Sunday, July 21, 2019

GNU Radio Conference 2017 Wireless Capture the Flag Challenge report

In preparation for GNU Radio Conference 2019, I was asked to describe what we did for the 2017 Wireless Capture the Flag Challenge. Here's the report!

Jericho Report

Michelle Thompson
GNU Radio Conference 2017 CTF

Julius Schnorr von Carolsfeld (1794-1872), The Battle of Jericho.

This is a summary of the challenges in the wireless Capture the Flag (CTF) competition at GNU Radio Conference 2017. The competition was codenamed Jericho. This report has been written to provide a background and baseline for the type and scope of challenges in a CTF using GNU Radio. The goal was to give a variety of challenges, from easy to hard, and to provide both collaborative and competitive opportunities.
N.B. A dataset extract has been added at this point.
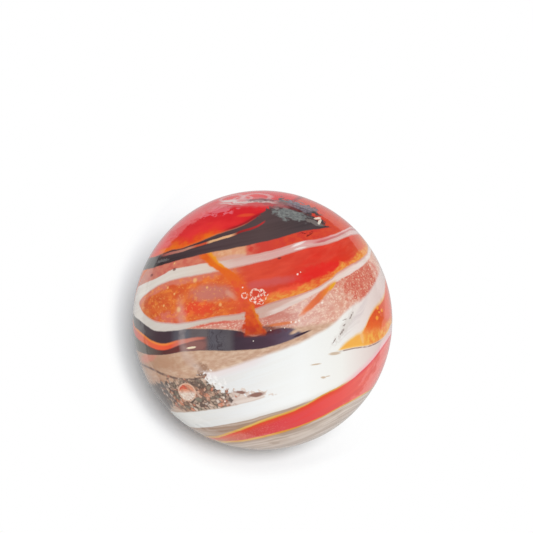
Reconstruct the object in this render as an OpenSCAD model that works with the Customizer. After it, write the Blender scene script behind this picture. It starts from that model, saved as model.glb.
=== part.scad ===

Challenges were available from a web server running CTFd ( Competitors logged in and selected challenges to solve. After entering in the correct key, points were awarded. More points were awarded for harder challenges. CTFd provides automated scoring and live statistics. Challenges can be unveiled over time manually or automatically. The event was a success, was highly rated in the participant survey, and resulted in contributions to GNU Radio codebase.

The CTF was the product of a small team of people working together for 9 months to construct, produce, and manage the hardware and software required for a set of themed wireless challenges. GNU Radio was a central part of each challenge. Challenges were intended to range from easy to hard, with multiple entry points and starting points, and no bottlenecks.
The essential requirement of this CTF was to provide a friendly and supportive environment to both learn and compete. If participants got stuck or wanted to learn how to solve the challenges, then the volunteers would explain. Participants were encouraged to work together. Teams or individuals could compete. Top 5 winners were awarded small California-themed gifts (journals, tote bags) at the end of the event on Friday.
The volunteers brought and gifted 25 customized RTL-SDRs for participants that did not have any hardware at the event.
Updates about the challenges, number of participants (over 50), and leaderboard summary were given several times during the week from the main stage. Live leaderboard and statistics through CTFd were available on an easily accessible website posted at the registration desk.

Here are the reconstructed list of challenges and some analysis. Lessons learned and some suggested improvements are given. Original CTFd files were lost due to a hard drive failure.

Hello Kitty
We set up what we believed to be several easy trivia questions about our favorite character, Hello Kitty. The goal was to get people familiar with entering keys to questions and getting scores in the web interface of the CTFd software.
However, the regulator expression calculator in CTFd didn’t work as well as expected. The question “What does Hello Kitty Bring?” had the answer “Peace and Love”. This was answered out loud multiple times during the first day of the conference and written out at the conference registration desk on a piece of paper. However, even a slight difference caused trouble.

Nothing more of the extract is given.